> [Exercise task]
Write the data out again in full, with no departure from the original.

- - - - -

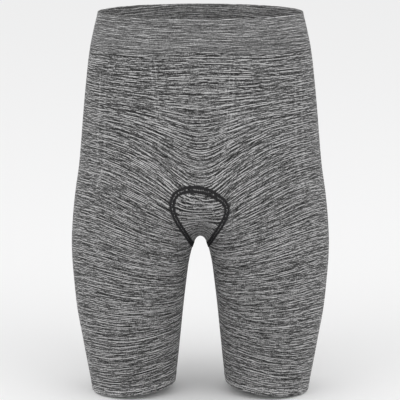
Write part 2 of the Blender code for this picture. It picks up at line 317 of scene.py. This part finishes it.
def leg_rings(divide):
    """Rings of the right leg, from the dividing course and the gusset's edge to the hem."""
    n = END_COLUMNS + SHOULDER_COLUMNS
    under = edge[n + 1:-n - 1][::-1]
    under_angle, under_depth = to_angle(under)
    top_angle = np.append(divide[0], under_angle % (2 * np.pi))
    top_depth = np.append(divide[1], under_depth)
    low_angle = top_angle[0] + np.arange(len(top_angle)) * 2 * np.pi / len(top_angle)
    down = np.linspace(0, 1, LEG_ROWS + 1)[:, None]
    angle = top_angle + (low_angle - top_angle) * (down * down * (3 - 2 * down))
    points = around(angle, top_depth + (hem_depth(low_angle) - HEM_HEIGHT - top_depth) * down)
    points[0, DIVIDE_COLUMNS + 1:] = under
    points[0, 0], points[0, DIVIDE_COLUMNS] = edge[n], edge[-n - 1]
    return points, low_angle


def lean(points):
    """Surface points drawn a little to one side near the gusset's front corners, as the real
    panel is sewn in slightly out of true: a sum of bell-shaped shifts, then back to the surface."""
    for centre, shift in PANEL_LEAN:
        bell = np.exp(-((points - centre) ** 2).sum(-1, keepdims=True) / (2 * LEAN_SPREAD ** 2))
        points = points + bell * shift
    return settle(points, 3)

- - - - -

> [Result of this task]
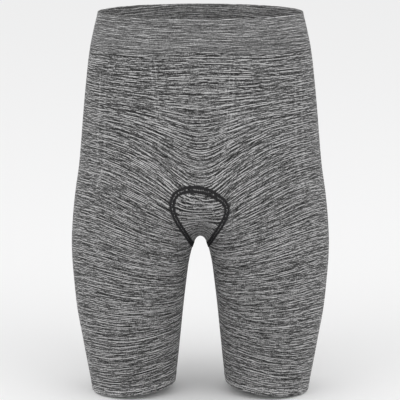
Write part 2 of the Blender code for this picture. It picks up at line 317 of scene.py. This part finishes it.
def leg_rings(divide):
    """Rings of the right leg, from the dividing course and the gusset's edge to the hem."""
    n = END_COLUMNS + SHOULDER_COLUMNS
    under = edge[n + 1:-n - 1][::-1]
    under_angle, under_depth = to_angle(under)
    top_angle = np.append(divide[0], under_angle % (2 * np.pi))
    top_depth = np.append(divide[1], under_depth)
    low_angle = top_angle[0] + np.arange(len(top_angle)) * 2 * np.pi / len(top_angle)
    down = np.linspace(0, 1, LEG_ROWS + 1)[:, None]
    angle = top_angle + (low_angle - top_angle) * (down * down * (3 - 2 * down))
    points = around(angle, top_depth + (hem_depth(low_angle) - HEM_HEIGHT - top_depth) * down)
    points[0, DIVIDE_COLUMNS + 1:] = under
    points[0, 0], points[0, DIVIDE_COLUMNS] = edge[n], edge[-n - 1]
    return points, low_angle


def lean(points):
    """Surface points drawn a little to one side near the gusset's front corners, as the real
    panel is sewn in slightly out of true: a sum of bell-shaped shifts, then back to the surface."""
    for centre, shift in PANEL_LEAN:
        bell = np.exp(-((points - centre) ** 2).sum(-1, keepdims=True) / (2 * LEAN_SPREAD ** 2))
        points = points + bell * shift
    return settle(points, 3)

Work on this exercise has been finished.